Raw records:
..........
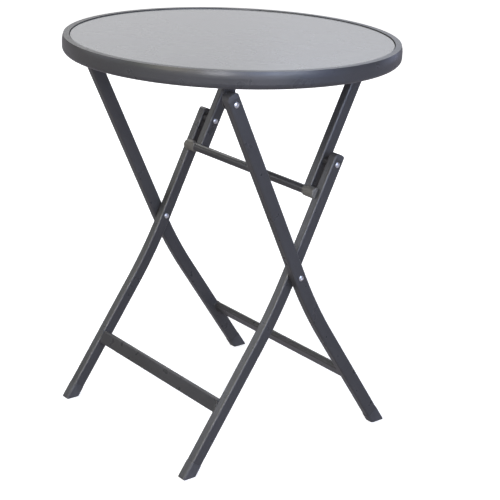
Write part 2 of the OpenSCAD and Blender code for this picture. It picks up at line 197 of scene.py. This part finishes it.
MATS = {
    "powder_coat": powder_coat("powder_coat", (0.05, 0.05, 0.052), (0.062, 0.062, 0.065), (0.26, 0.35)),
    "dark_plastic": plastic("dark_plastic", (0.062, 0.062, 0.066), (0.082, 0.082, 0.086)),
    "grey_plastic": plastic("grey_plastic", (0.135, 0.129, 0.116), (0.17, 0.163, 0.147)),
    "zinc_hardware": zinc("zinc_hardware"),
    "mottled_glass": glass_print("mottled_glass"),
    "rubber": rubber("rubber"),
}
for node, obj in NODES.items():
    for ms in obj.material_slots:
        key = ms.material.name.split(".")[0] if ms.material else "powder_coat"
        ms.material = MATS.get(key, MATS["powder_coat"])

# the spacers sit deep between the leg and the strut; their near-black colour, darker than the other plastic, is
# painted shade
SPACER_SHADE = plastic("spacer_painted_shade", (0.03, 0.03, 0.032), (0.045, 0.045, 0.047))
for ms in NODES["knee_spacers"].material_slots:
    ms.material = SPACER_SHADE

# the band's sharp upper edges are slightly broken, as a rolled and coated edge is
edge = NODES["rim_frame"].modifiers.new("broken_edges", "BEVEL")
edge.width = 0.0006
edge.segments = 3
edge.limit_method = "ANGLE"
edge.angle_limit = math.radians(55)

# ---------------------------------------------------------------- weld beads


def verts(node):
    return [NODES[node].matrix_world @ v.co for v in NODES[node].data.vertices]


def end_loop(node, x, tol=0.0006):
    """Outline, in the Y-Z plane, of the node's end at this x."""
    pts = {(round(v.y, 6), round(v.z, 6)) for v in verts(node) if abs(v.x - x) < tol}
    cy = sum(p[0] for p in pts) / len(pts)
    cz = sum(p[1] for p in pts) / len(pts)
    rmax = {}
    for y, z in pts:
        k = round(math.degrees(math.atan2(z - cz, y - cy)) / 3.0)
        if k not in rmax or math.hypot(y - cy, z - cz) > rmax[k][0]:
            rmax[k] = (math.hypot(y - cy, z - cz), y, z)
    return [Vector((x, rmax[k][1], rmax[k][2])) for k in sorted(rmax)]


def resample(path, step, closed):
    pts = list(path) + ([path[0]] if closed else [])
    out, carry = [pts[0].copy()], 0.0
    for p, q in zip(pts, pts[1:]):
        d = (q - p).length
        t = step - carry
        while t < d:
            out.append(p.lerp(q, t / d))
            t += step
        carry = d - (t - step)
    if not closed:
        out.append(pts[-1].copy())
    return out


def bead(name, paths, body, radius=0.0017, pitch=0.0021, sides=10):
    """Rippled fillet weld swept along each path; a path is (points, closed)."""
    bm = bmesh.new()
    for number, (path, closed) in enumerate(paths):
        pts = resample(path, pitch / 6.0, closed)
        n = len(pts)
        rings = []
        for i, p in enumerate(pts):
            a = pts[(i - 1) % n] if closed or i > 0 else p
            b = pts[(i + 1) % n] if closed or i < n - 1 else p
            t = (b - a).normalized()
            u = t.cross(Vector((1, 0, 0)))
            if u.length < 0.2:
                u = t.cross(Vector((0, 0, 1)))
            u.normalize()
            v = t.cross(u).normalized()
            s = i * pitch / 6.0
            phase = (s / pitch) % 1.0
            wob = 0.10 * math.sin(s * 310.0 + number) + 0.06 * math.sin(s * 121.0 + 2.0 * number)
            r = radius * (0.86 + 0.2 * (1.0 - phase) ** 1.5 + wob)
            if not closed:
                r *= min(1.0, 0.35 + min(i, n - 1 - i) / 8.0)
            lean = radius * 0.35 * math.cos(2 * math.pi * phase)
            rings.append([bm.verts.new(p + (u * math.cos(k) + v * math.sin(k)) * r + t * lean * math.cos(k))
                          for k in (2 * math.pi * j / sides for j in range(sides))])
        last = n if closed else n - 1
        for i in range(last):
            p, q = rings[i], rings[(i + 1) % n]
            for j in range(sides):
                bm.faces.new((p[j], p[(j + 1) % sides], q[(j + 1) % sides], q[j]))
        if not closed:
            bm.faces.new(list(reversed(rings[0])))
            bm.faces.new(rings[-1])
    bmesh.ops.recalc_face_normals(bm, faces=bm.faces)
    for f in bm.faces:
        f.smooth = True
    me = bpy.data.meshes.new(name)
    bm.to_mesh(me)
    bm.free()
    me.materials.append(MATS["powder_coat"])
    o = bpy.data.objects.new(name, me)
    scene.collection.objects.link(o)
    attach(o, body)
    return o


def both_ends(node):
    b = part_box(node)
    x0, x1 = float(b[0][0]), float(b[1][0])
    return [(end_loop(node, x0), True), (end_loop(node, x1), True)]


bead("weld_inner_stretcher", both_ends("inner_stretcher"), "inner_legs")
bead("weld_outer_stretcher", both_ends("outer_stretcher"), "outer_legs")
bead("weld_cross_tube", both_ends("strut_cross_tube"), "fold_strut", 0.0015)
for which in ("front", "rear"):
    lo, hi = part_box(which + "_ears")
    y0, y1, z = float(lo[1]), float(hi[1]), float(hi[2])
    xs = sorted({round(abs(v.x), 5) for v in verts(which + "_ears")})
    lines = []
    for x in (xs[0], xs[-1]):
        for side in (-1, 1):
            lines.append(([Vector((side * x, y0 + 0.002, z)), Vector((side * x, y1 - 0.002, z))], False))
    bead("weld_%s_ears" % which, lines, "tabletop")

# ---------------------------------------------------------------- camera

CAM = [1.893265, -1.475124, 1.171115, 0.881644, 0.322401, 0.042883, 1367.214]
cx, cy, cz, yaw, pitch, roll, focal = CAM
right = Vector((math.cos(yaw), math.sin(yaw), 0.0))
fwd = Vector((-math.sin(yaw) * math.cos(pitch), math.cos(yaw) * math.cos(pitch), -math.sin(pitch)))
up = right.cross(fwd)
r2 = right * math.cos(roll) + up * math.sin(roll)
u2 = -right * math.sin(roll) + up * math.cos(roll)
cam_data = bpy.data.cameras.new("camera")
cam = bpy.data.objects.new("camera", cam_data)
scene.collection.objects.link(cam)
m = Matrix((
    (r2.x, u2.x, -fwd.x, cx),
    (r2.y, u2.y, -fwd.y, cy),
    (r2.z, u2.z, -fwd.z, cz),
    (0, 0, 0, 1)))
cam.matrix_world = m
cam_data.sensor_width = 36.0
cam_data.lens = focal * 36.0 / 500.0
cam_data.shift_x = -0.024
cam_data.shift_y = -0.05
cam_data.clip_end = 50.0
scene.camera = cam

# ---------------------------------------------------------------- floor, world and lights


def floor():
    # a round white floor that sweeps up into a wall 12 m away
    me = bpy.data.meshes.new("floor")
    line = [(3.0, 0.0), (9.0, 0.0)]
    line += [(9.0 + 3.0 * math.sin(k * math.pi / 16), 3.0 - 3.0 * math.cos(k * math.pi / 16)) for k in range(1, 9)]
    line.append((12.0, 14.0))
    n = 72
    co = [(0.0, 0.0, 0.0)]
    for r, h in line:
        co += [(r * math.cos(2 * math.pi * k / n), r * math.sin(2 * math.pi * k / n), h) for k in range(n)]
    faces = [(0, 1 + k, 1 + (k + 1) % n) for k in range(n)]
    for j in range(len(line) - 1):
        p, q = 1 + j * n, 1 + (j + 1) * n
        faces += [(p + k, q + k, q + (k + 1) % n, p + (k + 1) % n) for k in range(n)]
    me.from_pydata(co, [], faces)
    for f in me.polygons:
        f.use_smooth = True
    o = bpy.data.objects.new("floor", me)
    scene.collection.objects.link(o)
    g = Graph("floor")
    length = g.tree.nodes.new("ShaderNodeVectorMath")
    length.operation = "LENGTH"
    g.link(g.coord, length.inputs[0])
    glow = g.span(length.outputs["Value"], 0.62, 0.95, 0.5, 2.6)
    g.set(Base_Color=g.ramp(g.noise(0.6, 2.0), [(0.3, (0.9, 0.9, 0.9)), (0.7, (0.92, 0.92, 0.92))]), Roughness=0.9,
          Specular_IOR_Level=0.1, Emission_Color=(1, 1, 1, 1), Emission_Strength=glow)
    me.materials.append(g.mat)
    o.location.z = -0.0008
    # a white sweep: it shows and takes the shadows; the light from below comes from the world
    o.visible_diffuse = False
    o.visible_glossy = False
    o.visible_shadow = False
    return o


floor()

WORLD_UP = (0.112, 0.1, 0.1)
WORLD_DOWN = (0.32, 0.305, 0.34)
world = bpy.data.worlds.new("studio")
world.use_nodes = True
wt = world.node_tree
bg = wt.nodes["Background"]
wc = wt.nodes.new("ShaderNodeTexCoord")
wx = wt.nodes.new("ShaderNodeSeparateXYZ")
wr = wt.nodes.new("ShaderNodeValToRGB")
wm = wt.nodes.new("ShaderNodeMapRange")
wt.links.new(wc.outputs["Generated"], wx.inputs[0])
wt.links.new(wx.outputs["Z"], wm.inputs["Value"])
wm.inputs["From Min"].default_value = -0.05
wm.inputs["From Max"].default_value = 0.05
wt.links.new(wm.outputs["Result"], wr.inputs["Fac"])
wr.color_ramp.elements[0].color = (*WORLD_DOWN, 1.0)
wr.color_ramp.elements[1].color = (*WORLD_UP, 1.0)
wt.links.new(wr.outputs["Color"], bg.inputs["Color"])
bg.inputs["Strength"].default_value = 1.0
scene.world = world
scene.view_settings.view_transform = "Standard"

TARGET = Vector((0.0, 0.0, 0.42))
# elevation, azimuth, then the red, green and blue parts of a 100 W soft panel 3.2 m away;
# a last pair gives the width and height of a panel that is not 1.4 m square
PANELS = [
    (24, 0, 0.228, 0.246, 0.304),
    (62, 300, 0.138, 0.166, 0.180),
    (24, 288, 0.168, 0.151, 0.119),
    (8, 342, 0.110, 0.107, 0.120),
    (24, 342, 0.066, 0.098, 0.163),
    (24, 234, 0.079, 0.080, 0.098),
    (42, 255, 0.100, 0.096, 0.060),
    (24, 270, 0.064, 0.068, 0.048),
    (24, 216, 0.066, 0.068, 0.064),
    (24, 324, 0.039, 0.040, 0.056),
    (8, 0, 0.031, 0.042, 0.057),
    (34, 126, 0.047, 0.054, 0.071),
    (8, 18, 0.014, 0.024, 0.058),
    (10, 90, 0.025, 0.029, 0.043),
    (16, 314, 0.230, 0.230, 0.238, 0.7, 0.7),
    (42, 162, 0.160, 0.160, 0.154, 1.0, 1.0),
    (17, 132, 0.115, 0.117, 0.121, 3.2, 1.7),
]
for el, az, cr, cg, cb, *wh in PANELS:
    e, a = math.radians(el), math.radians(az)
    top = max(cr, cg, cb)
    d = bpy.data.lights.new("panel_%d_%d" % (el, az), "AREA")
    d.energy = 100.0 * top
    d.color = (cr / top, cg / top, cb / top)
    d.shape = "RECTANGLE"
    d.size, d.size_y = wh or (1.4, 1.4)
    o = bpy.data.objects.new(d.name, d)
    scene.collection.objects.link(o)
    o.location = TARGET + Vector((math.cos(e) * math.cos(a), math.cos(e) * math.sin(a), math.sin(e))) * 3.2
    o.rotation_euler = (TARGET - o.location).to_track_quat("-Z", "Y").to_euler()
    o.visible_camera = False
..........
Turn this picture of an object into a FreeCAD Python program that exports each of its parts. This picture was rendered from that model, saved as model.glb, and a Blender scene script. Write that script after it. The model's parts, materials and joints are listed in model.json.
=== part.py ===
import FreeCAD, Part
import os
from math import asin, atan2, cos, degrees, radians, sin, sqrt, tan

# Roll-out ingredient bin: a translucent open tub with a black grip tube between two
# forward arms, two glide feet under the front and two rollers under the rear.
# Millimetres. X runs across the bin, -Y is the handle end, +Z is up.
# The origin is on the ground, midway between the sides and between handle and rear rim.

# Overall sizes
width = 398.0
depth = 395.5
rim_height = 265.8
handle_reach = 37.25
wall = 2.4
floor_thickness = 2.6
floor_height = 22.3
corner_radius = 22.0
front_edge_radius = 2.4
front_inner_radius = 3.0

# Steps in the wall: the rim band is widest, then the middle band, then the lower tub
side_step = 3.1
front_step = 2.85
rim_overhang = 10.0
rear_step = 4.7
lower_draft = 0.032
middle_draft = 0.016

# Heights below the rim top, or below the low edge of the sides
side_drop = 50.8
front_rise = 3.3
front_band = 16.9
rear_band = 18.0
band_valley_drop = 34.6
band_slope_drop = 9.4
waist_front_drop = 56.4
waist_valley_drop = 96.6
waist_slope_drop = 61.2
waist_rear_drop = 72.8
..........
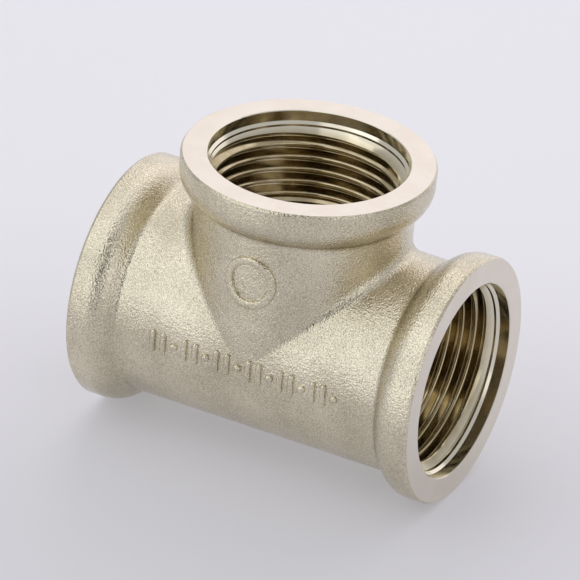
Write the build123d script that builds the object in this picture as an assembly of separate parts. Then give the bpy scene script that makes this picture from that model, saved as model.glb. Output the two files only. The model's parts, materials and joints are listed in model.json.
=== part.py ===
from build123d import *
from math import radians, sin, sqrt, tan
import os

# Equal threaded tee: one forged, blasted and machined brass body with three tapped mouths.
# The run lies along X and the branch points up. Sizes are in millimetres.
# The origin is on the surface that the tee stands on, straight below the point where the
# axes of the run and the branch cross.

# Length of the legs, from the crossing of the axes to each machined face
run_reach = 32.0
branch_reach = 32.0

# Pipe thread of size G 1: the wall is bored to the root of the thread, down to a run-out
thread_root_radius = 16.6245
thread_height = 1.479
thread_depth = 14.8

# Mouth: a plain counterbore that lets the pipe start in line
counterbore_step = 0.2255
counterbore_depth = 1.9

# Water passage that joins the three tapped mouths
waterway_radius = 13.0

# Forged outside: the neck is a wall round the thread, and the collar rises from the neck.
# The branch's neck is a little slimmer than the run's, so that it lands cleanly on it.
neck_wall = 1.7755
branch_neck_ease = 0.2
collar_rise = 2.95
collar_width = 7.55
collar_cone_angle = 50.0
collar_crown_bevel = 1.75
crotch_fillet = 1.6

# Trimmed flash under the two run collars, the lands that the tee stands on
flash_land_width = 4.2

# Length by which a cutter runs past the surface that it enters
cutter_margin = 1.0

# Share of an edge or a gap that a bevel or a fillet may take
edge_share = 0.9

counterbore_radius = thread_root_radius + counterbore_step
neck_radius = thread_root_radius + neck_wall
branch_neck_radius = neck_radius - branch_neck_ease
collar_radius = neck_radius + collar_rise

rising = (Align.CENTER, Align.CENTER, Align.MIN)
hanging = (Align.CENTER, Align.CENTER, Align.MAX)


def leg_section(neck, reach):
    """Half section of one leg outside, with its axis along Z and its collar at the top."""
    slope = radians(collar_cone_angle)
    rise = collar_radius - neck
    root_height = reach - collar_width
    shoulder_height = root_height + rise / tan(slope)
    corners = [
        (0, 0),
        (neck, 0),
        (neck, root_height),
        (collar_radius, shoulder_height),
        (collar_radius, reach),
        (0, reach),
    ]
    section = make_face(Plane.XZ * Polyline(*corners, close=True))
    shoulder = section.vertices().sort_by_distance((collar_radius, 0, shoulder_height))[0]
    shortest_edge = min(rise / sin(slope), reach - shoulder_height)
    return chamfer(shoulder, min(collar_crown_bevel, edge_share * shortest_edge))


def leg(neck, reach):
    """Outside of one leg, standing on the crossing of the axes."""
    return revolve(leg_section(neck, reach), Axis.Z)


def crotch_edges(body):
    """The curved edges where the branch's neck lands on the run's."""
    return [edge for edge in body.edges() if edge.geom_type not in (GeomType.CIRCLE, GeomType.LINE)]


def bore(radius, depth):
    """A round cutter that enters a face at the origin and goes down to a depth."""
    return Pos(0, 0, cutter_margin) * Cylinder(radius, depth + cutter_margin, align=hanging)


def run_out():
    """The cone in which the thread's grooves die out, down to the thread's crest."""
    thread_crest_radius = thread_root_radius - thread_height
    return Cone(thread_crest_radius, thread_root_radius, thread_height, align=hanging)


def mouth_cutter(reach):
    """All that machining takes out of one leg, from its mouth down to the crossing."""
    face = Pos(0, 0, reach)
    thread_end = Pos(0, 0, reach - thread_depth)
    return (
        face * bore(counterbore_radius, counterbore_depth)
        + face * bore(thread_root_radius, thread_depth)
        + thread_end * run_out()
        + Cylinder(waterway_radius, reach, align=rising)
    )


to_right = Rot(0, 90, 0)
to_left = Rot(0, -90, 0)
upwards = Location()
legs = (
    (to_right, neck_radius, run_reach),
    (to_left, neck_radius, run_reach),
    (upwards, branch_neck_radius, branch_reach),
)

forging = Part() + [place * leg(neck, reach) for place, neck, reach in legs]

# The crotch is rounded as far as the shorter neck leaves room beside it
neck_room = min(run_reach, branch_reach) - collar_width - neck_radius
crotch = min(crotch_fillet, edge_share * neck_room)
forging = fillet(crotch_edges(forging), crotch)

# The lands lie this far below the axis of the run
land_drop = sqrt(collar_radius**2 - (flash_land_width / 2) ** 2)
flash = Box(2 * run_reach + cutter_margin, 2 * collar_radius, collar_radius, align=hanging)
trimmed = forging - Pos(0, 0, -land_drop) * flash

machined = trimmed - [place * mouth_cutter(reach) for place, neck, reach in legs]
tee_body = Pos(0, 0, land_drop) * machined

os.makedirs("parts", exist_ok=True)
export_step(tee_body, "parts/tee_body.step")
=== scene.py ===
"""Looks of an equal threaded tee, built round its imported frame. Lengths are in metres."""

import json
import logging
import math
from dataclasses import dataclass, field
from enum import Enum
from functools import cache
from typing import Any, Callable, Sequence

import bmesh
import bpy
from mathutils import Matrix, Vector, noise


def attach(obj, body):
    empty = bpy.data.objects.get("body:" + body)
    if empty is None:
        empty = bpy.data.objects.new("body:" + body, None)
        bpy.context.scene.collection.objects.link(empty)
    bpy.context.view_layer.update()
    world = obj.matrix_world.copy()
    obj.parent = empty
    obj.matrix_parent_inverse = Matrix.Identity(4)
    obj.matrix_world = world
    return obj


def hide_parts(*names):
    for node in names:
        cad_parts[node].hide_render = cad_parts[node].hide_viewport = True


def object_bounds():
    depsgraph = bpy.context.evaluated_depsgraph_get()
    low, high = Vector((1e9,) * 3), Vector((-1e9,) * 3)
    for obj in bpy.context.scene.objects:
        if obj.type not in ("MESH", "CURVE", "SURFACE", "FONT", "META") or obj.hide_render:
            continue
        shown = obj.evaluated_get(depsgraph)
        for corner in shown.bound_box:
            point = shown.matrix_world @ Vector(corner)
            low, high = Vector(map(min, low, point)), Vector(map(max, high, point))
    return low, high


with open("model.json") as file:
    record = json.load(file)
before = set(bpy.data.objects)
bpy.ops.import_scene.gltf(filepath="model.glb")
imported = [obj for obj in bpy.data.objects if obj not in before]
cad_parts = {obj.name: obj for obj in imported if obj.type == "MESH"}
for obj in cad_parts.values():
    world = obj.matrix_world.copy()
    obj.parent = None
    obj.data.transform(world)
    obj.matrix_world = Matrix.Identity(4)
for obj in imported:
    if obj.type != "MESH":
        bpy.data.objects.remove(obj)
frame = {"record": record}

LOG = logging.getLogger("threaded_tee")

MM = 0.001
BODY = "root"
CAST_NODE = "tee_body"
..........
• GIVEN REQUEST: Exactly the lines from the one holding "Write part 2" through the one holding "return [Vector((x, rmax[k][1], rmax[k][2]))" should be printed, ends included.

• ANSWER TO THE PROBLEM:
Write part 2 of the OpenSCAD and Blender code for this picture. It picks up at line 197 of scene.py. This part finishes it.
MATS = {
    "powder_coat": powder_coat("powder_coat", (0.05, 0.05, 0.052), (0.062, 0.062, 0.065), (0.26, 0.35)),
    "dark_plastic": plastic("dark_plastic", (0.062, 0.062, 0.066), (0.082, 0.082, 0.086)),
    "grey_plastic": plastic("grey_plastic", (0.135, 0.129, 0.116), (0.17, 0.163, 0.147)),
    "zinc_hardware": zinc("zinc_hardware"),
    "mottled_glass": glass_print("mottled_glass"),
    "rubber": rubber("rubber"),
}
for node, obj in NODES.items():
    for ms in obj.material_slots:
        key = ms.material.name.split(".")[0] if ms.material else "powder_coat"
        ms.material = MATS.get(key, MATS["powder_coat"])

# the spacers sit deep between the leg and the strut; their near-black colour, darker than the other plastic, is
# painted shade
SPACER_SHADE = plastic("spacer_painted_shade", (0.03, 0.03, 0.032), (0.045, 0.045, 0.047))
for ms in NODES["knee_spacers"].material_slots:
    ms.material = SPACER_SHADE

# the band's sharp upper edges are slightly broken, as a rolled and coated edge is
edge = NODES["rim_frame"].modifiers.new("broken_edges", "BEVEL")
edge.width = 0.0006
edge.segments = 3
edge.limit_method = "ANGLE"
edge.angle_limit = math.radians(55)

# ---------------------------------------------------------------- weld beads


def verts(node):
    return [NODES[node].matrix_world @ v.co for v in NODES[node].data.vertices]


def end_loop(node, x, tol=0.0006):
    """Outline, in the Y-Z plane, of the node's end at this x."""
    pts = {(round(v.y, 6), round(v.z, 6)) for v in verts(node) if abs(v.x - x) < tol}
    cy = sum(p[0] for p in pts) / len(pts)
    cz = sum(p[1] for p in pts) / len(pts)
    rmax = {}
    for y, z in pts:
        k = round(math.degrees(math.atan2(z - cz, y - cy)) / 3.0)
        if k not in rmax or math.hypot(y - cy, z - cz) > rmax[k][0]:
            rmax[k] = (math.hypot(y - cy, z - cz), y, z)
    return [Vector((x, rmax[k][1], rmax[k][2])) for k in sorted(rmax)]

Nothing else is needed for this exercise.